Research Project: Conservation Practice Impacts on Water Quality at Field and Watershed Scales

Location: National Soil Erosion Research Laboratory

Title: An updated isoerodent map of the conterminous United States

Author
item MCGEHEE, RYAN - Purdue University
item Flanagan, Dennis
item SRIVASTAVA, PUNEET - University Of Maryland
item ENGEL, BERNARD - Purdue University
item Huang, Chi Hua
item Nearing, Mark

Submitted to: International Soil and Water Conservation Research
Publication Type: Peer Reviewed Journal
Publication Acceptance Date: 6/7/2021
Publication Date: 6/10/2021
Citation: McGehee, R.P., Flanagan, D.C., Srivastava, P., Engel, B.A., Huang, C., Nearing, M.A. 2021. An updated isoerodent map of the conterminous United States. International Soil and Water Conservation Research. https://doi.org/10.1016/j.iswcr.2021.06.004.
DOI: https://doi.org/10.1016/j.iswcr.2021.06.004

Interpretive Summary: Soil erosion by water on cropland is largely driven by rainfall intensity and the energy of raindrops hitting the soil surface. Some of the most fundamental equations used to predict the amount of soil loss are based upon the product of the raindrop energy (E) and the maximum 30-minute intensity (I30) of a rainstorm. These storm “erosivity” values can be summed over a year or multiple years to come up with annual or average annual erosivity values, also known as “R” in the Universal Soil Loss Equation (USLE). When the USLE was first developed back in the 1950s, very detailed analog rainfall intensity data were available to determine the storm and R-factor values. However, over time, weather stations switched to digital discrete interval rainfall reporting, with 15-minute rainfall data commonly reported today. While information for thousands of locations are widely available in the U.S., the 15-minute data can result in errors and underprediction of erosivity and R factors, because actual peak rainfall intensities that might occur are depressed when rainfall depths are only reported for 15 minutes. In this research we utilized modern data from 1970-2013 from more than 3000 weather stations and advanced gap-filling and interpolation techniques to produce new high quality nationwide erosivity maps. Results were compared to existing R-factor maps, and disparities discussed. Substantial differences are apparent when comparing the new maps to the existing ones. These results are critically important when applying USLE technologies, and impact field soil conservation personnel, scientists, university faculty, students, extension agents, farmers, and others. Further research and additional refinement of erosivity maps within the U.S. are warranted.

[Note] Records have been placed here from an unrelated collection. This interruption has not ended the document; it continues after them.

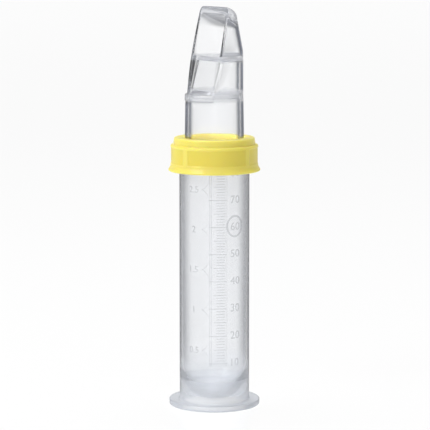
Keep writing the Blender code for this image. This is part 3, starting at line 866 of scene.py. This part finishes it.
def make_world():
    """A room round the stage with darker side walls, set by the direction looked in, seen as plain white."""
    world = bpy.data.worlds.new("room")
    bpy.context.scene.world = world
    world.use_nodes = True
    tree = world.node_tree
    tree.nodes.clear()

    def node(kind, *values, **settings):
        """A new node. Values go into its sockets in order: a socket is linked, a number is stored."""
        found = tree.nodes.new(kind)
        for key, value in settings.items():
            setattr(found, key, value)
        for socket, value in zip(found.inputs, values):
            if isinstance(value, bpy.types.NodeSocket):
                tree.links.new(value, socket)
            else:
                socket.default_value = value
        return found

    def ramp(factor, stops):
        """A grey ramp with a stop for each (place, grey level)."""
        found = node("ShaderNodeValToRGB", factor)
        points = found.color_ramp.elements
        points.remove(points[-1])
        for index, (place, grey) in enumerate(stops):
            point = points[0] if index == 0 else points.new(place)
            point.position, point.color = place, (grey, grey, grey, 1)
        return found.outputs[0]

    def turns(stops):
        return [(a / 360, grey) for a, grey in stops]

    def heights(stops):
        return [((sin(radians(a)) + 1) / 2, grey) for a, grey in stops]

    coord = node("ShaderNodeTexCoord")
    xyz = node("ShaderNodeSeparateXYZ", coord.outputs["Generated"]).outputs
    turn = node("ShaderNodeMath", xyz[1], xyz[0], operation="ARCTAN2").outputs[0]
    turn = node("ShaderNodeMath", turn, 2 * pi, operation="DIVIDE").outputs[0]
    turn = node("ShaderNodeMath", turn, operation="FRACT").outputs[0]
    around = ramp(turn, turns(ROOM_TURNS))
    height = node("ShaderNodeMapRange", xyz[2], -1.0, 1.0, 0.0, 1.0).outputs[0]
    up = ramp(height, heights(ROOM_HEIGHTS))
    off = node("ShaderNodeMath", turn, BACKDROP_TURN / 360, operation="SUBTRACT").outputs[0]
    off = node("ShaderNodeMath", off, operation="ABSOLUTE").outputs[0]
    card = ramp(off, turns(CARD_TURNS))
    low = ramp(height, heights(CARD_HEIGHTS))
    shade = node("ShaderNodeMath", card, low, operation="MULTIPLY").outputs[0]
    shade = node("ShaderNodeMath", 1.0, shade, operation="SUBTRACT").outputs[0]
    both = node("ShaderNodeVectorMath", around, up, operation="MULTIPLY").outputs[0]
    both = node("ShaderNodeVectorMath", both, operation="SCALE")
    tree.links.new(shade, both.inputs["Scale"])
    room = node("ShaderNodeBackground", both.outputs[0], 1.0)
    white = node("ShaderNodeBackground", (1, 1, 1, 1), 1.0)
    seen = node("ShaderNodeLightPath").outputs["Is Camera Ray"]
    shown = node("ShaderNodeMixShader", seen, room.outputs[0], white.outputs[0])
    out = node("ShaderNodeOutputWorld")
    tree.links.new(shown.outputs[0], out.inputs[0])


make_floor()
make_world()
area("key", right * -0.9 + towards * 0.75 + Vector((0, 0, 0.95)), (0.5, 0.8), 8.4)
area("top", right * -0.1 + towards * -0.2 + Vector((0, 0, 1.3)), (0.9, 0.9), 5.0)
bpy.context.scene.view_settings.view_transform = "Standard"
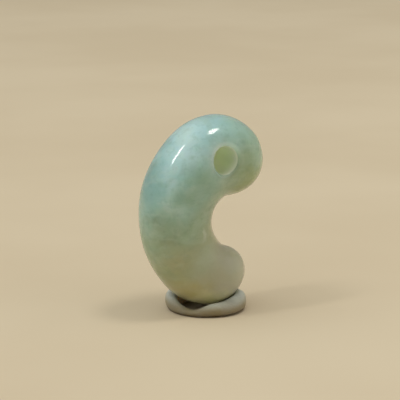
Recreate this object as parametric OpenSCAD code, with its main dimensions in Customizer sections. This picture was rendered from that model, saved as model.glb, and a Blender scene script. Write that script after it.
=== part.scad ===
// Comma-shaped jade bead (magatama) standing upright on a small putty ring.
// Millimetres. +Z is up, the bead's flat middle plane is XZ and its drilled
// cord hole runs along Y. The origin is on the surface that the ring rests
// on, under the middle of the bead's outline.

/* [Bead] */
// Centre of the cord hole to the right of the table's zero, mm
hole_x = 0.65; // [0.45:0.05:0.85]
// Height of the cord hole's axis, mm
hole_z = 16.2; // [15.9:0.05:16.5]
// Diameter of the drilled cord hole, mm
hole_d = 2.9; // [2:0.1:3.2]
// Half length of the hole's straight wall, mm
hole_half_wall = 3.4; // [3.2:0.05:3.5]
// How far the head runs on past the first table row, mm
head_reach = 4.55; // [4.2:0.05:5]
// Roundness power of the head's outline (2 is an ellipse)
head_power = 2; // [1.9:0.05:2.4]
// How far the tail runs on past the last table row, mm
tail_reach = 3.3; // [3:0.05:3.6]
// Roundness power of the tail's outline
tail_power = 2; // [1.9:0.05:2.4]
// Fullness power of a section towards the bead's back, polished to soft flats
back_power = 2.5; // [2:0.1:3]
// Fullness power of a section towards the notch (2 is an ellipse)
notch_power = 2; // [1.9:0.1:2.4]

/* [Ring stand] */
// Centre of the ring to the right of the middle, mm
ring_x = 0.77; // [0.75:0.01:0.79]
// Centre of the ring towards the back, mm
ring_y = 0.03; // [0.01:0.01:0.05]
// Roundness power of the ring's cross-section
ring_power = 2.3; // [2:0.1:2.6]

/* [Fineness] */
// Sections between the first and the last table row
rows_along = 46; // [24:2:50]
// Sections in each rounded end
rows_in_cap = 9; // [6:1:10]
// Points round one section of the bead
points_round = 44; // [32:4:48]
// Sections round the ring
ring_rows = 72; // [48:6:90]
// Points round one section of the ring
ring_points = 20; // [16:2:24]

/* [Hidden] */
// The bead is swept through these stations, from the head down the back to
// the tail. A station is a rib: its centre, half its width, the direction in
// which its outer edge lies (degrees from +X towards +Z) and half the bead's
// thickness there. The smooth curve runs close by the rows, not through them.
//     x     z  half_w lean  half_t
stations = [
    [ 2.55, 16.1, 4.45,  98,   3.7],   // head
    [ 0.0,  15.9, 4.6,  118,   3.7],   // crown
    [-3.05, 12.7, 4.3,  155,   3.6],   // shoulder
    [-3.3,   9.4, 3.9,  185,   3.4],   // middle of the back
    [-2.6,   6.9, 3.8,  207,   3.3],   // lower back
    [-0.5,   4.2, 3.7,  228,   3.1],   // heel
    [ 1.4,   3.5, 3.35, 238,   3.0]    // tail
];

// The ring is a hand-rolled rope of putty that the bead was pressed into: it
// stands high behind the bead and in front of the tail, and is squeezed low
// in front of the heel. One row every 30 degrees, from +X round by +Y.
//   inner_r outer_r height
ring_rows_table = [
    [2.60, 4.40, 1.50],   //   0
    [2.50, 4.55, 1.65],   //  30
    [2.40, 4.60, 1.70],   //  60
    [2.30, 4.55, 1.85],   //  90
    [2.30, 4.45, 1.85],   // 120
    [2.95, 4.25, 1.80],   // 150
    [3.40, 4.20, 1.35],   // 180
    [2.95, 4.15, 0.25],   // 210
    [3.15, 4.35, 1.60],   // 240
    [1.80, 4.40, 1.10],   // 270
    [2.35, 4.30, 1.60],   // 300
    [2.95, 4.15, 1.80]    // 330
];

// ---- smooth curve through table rows (uniform cubic B-spline) ----
function blend(t) = [pow(1 - t, 3), 3 * pow(t, 3) - 6 * t * t + 4,
                     -3 * pow(t, 3) + 3 * t * t + 3 * t + 1, pow(t, 3)] / 6;
function on_curve(rows, u) =
    let (k = min(floor(u), len(rows) - 4), b = blend(u - k))
    b[0] * rows[k] + b[1] * rows[k + 1] + b[2] * rows[k + 2] + b[3] * rows[k + 3];

// ---- the bead's ribs: [centre x, centre z, half-width x, half-width z, half_t] ----
ribs = [for (s = stations) [s[0], s[1], s[2] * cos(s[3]), s[2] * sin(s[3]), s[4]]];
last = len(ribs) - 1;
// Extra end rows: the centre line runs straight on, width and thickness level out.
function beyond(a, b) = [2 * a[0] - b[0], 2 * a[1] - b[1], b[2], b[3], b[4]];
padded = concat([beyond(ribs[0], ribs[1])], ribs, [beyond(ribs[last], ribs[last - 1])]);

function unit(v) = v / norm(v);
function round_off(s, power) = pow(max(0, 1 - pow(s, power)), 1 / power);
// Share of the thickness left at share s of the way out to an edge.
function thin_out(s, power) = sqrt(max(0, 1 - pow(s, power)));
function way(a, b) = unit([a[0] - b[0], a[1] - b[1]]);
// A rounded end: the rib moves on along the centre line and shrinks to a point.
function cap_rib(rib, dir, reach, power, s) =
    [rib[0] + dir[0] * reach * s, rib[1] + dir[1] * reach * s,
     rib[2] * round_off(s, power), rib[3] * round_off(s, power),
     rib[4] * thin_out(s, back_power)];

first_rib = on_curve(padded, 0);
last_rib = on_curve(padded, last);
head_way = way(ribs[0], ribs[1]);
tail_way = way(ribs[last], ribs[last - 1]);
all_ribs = concat(
    [for (i = [1:rows_in_cap]) cap_rib(first_rib, head_way, head_reach, head_power,
                                       cos(90 * i / (rows_in_cap + 1)))],
    [for (i = [0:rows_along]) on_curve(padded, last * i / rows_along)],
    [for (i = [1:rows_in_cap]) cap_rib(last_rib, tail_way, tail_reach, tail_power,
                                       sin(90 * i / (rows_in_cap + 1)))]);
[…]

Technical Abstract: Maps of erosivity, which are also commonly referred to as isoerodent maps, have played a critical role in soil conservation efforts in the United States and around the world. Currently available erosivity maps are either outdated, conflict with erosivity values from benchmarking studies, or used less advanced spatial mapping methods. In this study, we used more than 3,400 15-minute, fixed-interval precipitation gauges to update the isoerodent map of the conterminous United States. Erosivity values were interpolated using universal kriging under several spatial model configurations and resolutions. The optimal spatial model was selected based on which result had the lowest sample variogram error. Rainfall, erosivity, and erosivity density maps were compared to existing products. Some average annual and annual erosivity results were compared to high-quality erosivity benchmarking publications. Erosivity values from both RUSLE2 and Panagos et al. (2017) were generally lower in the eastern United States and mixed in the western United States as compared to results from this study. Topographic effects resulted in much greater erosivity differences in this study as compared to prior maps in the West United States. Benchmark comparisons revealed that erosivity maps from this study and others were lower than the benchmark by 14% or more (up to 38%). These findings suggest that current practices of storm omission and intensity dampening correction may need to be revisited, especially in locations with relatively moderate or low rainfall erosivity such as the Midwest or Northeast United States.